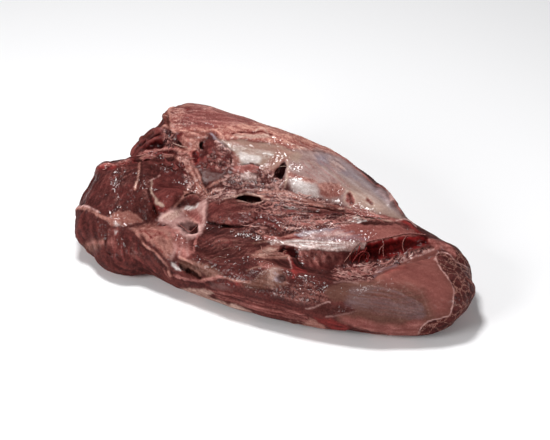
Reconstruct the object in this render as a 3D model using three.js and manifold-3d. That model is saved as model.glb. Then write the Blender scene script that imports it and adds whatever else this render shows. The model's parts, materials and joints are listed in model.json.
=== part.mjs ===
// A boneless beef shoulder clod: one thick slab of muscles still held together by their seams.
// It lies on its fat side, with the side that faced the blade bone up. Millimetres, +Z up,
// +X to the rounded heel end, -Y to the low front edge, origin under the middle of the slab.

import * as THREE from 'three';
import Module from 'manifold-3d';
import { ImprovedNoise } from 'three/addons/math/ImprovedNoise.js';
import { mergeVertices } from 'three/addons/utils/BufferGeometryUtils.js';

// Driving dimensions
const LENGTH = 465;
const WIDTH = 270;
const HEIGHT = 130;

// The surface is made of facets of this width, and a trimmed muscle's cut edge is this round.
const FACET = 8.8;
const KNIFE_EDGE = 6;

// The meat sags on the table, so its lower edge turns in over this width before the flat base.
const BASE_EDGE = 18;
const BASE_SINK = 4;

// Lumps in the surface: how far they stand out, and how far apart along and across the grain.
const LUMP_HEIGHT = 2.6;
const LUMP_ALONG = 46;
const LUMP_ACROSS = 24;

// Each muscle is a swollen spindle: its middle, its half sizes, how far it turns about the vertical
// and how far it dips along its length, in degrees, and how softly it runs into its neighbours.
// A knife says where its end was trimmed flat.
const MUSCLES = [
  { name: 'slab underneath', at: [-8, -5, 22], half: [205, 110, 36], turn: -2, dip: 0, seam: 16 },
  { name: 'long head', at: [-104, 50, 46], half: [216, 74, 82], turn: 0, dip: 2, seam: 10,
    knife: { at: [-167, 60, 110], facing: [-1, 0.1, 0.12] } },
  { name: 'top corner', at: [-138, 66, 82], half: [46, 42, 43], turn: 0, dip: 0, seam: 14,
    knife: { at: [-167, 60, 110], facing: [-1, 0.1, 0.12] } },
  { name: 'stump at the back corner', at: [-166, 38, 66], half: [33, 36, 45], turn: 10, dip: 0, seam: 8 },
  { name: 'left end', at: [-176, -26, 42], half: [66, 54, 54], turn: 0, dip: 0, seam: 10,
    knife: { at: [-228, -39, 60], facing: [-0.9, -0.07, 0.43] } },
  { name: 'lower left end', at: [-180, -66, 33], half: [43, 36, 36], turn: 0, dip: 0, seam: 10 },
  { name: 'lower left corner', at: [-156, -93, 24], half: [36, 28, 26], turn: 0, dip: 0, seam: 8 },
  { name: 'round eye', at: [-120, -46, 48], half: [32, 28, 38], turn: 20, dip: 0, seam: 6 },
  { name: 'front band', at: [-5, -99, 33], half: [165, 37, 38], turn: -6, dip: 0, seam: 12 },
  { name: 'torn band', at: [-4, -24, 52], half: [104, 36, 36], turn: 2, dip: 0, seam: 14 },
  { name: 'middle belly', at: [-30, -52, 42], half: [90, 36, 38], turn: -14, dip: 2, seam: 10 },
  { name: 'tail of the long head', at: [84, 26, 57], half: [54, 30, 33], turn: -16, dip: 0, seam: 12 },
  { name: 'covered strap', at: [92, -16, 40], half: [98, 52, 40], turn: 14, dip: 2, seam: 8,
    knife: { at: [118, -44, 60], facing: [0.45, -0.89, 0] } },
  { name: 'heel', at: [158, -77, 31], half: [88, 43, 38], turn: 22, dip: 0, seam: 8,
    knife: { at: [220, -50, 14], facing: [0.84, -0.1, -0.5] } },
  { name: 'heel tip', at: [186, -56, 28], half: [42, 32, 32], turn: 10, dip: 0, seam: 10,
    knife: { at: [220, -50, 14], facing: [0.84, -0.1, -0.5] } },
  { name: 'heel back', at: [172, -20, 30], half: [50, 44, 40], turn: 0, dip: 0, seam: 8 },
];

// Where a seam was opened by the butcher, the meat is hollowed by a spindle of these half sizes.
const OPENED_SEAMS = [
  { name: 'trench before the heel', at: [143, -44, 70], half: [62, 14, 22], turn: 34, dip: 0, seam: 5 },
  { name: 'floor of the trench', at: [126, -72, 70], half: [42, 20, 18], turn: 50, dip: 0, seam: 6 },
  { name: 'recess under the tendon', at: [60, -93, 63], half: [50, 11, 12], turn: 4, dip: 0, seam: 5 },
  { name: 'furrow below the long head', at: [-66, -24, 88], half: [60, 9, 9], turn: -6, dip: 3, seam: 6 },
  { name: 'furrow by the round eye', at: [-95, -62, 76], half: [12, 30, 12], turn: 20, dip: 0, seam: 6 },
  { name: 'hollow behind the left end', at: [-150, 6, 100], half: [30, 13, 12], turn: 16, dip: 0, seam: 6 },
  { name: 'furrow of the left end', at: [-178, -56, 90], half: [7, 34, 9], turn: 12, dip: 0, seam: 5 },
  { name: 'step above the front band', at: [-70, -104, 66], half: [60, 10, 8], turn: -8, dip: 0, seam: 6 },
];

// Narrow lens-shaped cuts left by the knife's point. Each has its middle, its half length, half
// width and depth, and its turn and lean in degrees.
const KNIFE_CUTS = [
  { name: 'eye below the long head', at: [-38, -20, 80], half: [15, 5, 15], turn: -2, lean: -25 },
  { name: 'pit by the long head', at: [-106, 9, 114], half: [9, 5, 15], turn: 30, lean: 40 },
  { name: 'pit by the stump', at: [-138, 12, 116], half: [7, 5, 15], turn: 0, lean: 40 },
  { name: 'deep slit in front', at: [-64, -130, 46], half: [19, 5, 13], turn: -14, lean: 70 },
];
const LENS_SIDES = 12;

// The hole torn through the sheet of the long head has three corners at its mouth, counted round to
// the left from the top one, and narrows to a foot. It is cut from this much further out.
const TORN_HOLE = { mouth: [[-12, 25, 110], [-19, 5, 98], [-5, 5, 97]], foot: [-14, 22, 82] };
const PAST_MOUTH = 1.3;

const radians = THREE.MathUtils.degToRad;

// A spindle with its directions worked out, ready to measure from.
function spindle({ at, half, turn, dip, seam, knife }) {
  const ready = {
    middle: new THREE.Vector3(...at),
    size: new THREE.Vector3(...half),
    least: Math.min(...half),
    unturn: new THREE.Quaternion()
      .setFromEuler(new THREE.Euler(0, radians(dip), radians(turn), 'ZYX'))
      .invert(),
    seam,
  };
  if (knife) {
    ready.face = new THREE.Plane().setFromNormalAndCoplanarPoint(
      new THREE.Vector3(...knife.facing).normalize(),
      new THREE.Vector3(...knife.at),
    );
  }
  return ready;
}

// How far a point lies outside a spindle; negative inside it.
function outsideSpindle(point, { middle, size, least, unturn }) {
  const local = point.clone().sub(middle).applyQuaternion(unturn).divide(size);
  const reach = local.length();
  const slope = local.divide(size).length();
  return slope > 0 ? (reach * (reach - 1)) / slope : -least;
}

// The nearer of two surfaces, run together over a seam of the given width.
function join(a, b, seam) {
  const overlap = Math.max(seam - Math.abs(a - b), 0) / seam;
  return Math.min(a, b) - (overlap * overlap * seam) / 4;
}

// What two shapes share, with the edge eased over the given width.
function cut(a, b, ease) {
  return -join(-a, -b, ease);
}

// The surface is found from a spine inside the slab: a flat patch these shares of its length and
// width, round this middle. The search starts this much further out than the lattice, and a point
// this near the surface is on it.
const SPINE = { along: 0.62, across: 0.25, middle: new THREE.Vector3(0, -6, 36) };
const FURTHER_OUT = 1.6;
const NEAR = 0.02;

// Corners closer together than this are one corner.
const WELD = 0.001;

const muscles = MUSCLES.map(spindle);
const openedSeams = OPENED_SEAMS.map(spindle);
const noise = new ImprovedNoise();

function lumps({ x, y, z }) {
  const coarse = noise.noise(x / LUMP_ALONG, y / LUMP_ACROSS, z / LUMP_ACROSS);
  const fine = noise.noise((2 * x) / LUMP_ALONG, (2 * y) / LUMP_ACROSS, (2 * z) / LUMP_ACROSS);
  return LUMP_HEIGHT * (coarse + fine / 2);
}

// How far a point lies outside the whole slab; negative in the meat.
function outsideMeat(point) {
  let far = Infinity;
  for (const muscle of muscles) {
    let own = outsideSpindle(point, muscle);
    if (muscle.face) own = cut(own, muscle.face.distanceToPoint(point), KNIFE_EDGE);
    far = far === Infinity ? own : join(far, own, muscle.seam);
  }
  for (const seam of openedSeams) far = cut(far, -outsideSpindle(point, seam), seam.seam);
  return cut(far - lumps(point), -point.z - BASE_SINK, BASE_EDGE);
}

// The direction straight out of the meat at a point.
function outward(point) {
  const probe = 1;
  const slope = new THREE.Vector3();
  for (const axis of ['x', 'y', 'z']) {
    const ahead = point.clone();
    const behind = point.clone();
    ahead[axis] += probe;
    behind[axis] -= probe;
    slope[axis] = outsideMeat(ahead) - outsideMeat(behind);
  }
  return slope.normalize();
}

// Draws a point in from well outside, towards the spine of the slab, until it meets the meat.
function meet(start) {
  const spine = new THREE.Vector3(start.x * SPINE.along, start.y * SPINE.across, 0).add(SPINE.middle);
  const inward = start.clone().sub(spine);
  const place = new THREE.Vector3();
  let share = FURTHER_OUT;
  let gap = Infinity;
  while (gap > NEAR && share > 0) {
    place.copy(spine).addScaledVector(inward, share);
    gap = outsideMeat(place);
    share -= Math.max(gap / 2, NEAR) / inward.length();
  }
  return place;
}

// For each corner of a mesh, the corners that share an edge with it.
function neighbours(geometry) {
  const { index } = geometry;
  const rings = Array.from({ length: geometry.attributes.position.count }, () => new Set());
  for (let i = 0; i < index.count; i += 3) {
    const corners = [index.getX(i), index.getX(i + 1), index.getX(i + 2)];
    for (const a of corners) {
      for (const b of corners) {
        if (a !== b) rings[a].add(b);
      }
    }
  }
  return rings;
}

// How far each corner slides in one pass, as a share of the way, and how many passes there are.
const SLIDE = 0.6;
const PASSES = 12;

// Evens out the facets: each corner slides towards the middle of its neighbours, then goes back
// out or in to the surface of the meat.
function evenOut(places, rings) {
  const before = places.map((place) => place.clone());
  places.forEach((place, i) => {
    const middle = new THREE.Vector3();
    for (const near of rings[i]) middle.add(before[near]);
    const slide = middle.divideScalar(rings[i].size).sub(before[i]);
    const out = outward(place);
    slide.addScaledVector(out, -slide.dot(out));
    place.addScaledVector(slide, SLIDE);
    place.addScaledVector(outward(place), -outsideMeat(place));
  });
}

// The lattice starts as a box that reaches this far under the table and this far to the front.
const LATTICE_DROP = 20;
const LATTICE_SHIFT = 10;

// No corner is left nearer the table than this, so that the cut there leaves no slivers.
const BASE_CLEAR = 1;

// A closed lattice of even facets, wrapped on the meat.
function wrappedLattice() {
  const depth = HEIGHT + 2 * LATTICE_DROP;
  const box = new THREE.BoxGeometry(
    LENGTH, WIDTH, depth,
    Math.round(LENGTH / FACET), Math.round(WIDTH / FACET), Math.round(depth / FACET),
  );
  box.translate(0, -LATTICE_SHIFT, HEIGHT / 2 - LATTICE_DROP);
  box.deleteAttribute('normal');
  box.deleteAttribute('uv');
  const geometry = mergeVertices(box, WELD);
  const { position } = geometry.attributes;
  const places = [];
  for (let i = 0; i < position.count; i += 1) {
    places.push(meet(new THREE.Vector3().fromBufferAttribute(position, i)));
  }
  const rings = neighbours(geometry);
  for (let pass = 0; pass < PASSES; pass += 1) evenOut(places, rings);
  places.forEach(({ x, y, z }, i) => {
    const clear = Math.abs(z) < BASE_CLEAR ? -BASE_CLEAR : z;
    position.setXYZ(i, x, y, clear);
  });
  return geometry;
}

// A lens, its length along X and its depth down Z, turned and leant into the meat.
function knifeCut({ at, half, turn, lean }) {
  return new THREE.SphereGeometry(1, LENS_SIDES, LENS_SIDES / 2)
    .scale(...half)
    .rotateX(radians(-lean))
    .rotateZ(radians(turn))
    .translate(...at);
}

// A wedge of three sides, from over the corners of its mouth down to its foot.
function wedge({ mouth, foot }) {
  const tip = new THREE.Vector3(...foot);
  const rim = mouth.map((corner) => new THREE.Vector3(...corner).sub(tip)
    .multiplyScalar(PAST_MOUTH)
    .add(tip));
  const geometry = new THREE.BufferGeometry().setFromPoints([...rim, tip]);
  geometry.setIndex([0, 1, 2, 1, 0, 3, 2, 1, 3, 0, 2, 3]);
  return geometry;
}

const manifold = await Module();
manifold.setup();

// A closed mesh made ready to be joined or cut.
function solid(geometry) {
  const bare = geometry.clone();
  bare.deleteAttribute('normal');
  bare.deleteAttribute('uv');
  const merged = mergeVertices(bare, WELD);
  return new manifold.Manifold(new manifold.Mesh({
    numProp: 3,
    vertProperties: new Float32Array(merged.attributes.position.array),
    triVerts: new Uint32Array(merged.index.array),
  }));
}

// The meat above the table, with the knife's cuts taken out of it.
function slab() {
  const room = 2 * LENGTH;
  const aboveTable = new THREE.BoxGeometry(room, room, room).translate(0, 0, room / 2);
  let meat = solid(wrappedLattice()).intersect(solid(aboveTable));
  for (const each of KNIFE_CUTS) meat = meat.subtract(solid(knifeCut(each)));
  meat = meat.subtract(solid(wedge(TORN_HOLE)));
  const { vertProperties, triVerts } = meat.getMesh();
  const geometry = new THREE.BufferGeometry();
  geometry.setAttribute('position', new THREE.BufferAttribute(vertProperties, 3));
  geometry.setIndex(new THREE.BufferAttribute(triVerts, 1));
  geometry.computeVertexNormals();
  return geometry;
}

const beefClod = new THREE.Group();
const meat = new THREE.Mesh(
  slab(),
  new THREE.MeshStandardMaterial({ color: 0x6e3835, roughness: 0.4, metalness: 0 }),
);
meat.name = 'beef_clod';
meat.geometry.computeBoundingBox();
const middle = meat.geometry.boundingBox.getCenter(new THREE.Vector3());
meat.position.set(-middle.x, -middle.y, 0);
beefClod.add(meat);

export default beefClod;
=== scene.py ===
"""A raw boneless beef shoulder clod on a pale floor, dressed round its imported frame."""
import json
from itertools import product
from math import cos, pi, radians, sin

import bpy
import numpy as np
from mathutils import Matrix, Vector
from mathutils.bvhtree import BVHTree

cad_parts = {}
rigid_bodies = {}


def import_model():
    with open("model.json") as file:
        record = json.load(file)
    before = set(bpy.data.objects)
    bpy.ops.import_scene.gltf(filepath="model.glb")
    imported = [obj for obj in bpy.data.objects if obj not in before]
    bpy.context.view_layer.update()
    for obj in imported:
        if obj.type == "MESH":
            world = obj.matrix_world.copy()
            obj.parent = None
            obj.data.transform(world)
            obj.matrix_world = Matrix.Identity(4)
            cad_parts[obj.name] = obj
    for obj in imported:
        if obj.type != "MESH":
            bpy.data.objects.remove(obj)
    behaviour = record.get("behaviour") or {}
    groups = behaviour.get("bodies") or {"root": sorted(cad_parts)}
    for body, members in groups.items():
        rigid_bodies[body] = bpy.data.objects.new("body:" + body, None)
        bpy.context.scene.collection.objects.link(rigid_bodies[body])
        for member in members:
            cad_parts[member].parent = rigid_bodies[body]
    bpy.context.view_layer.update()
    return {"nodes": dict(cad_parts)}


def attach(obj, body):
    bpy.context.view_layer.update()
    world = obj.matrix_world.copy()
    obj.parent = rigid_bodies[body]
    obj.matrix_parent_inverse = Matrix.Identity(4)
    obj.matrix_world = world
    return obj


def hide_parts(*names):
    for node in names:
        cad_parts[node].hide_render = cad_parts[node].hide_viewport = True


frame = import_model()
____
_Task description_
Extract from the listing above the lines between the line containing "const beefClod = new THREE.Group();" and the line containing "record = json.load(file)", keeping both of those lines. Output nothing else.

_Task output_
const beefClod = new THREE.Group();
const meat = new THREE.Mesh(
  slab(),
  new THREE.MeshStandardMaterial({ color: 0x6e3835, roughness: 0.4, metalness: 0 }),
);
meat.name = 'beef_clod';
meat.geometry.computeBoundingBox();
const middle = meat.geometry.boundingBox.getCenter(new THREE.Vector3());
meat.position.set(-middle.x, -middle.y, 0);
beefClod.add(meat);

export default beefClod;
=== scene.py ===
"""A raw boneless beef shoulder clod on a pale floor, dressed round its imported frame."""
import json
from itertools import product
from math import cos, pi, radians, sin

import bpy
import numpy as np
from mathutils import Matrix, Vector
from mathutils.bvhtree import BVHTree

cad_parts = {}
rigid_bodies = {}


def import_model():
    with open("model.json") as file:
        record = json.load(file)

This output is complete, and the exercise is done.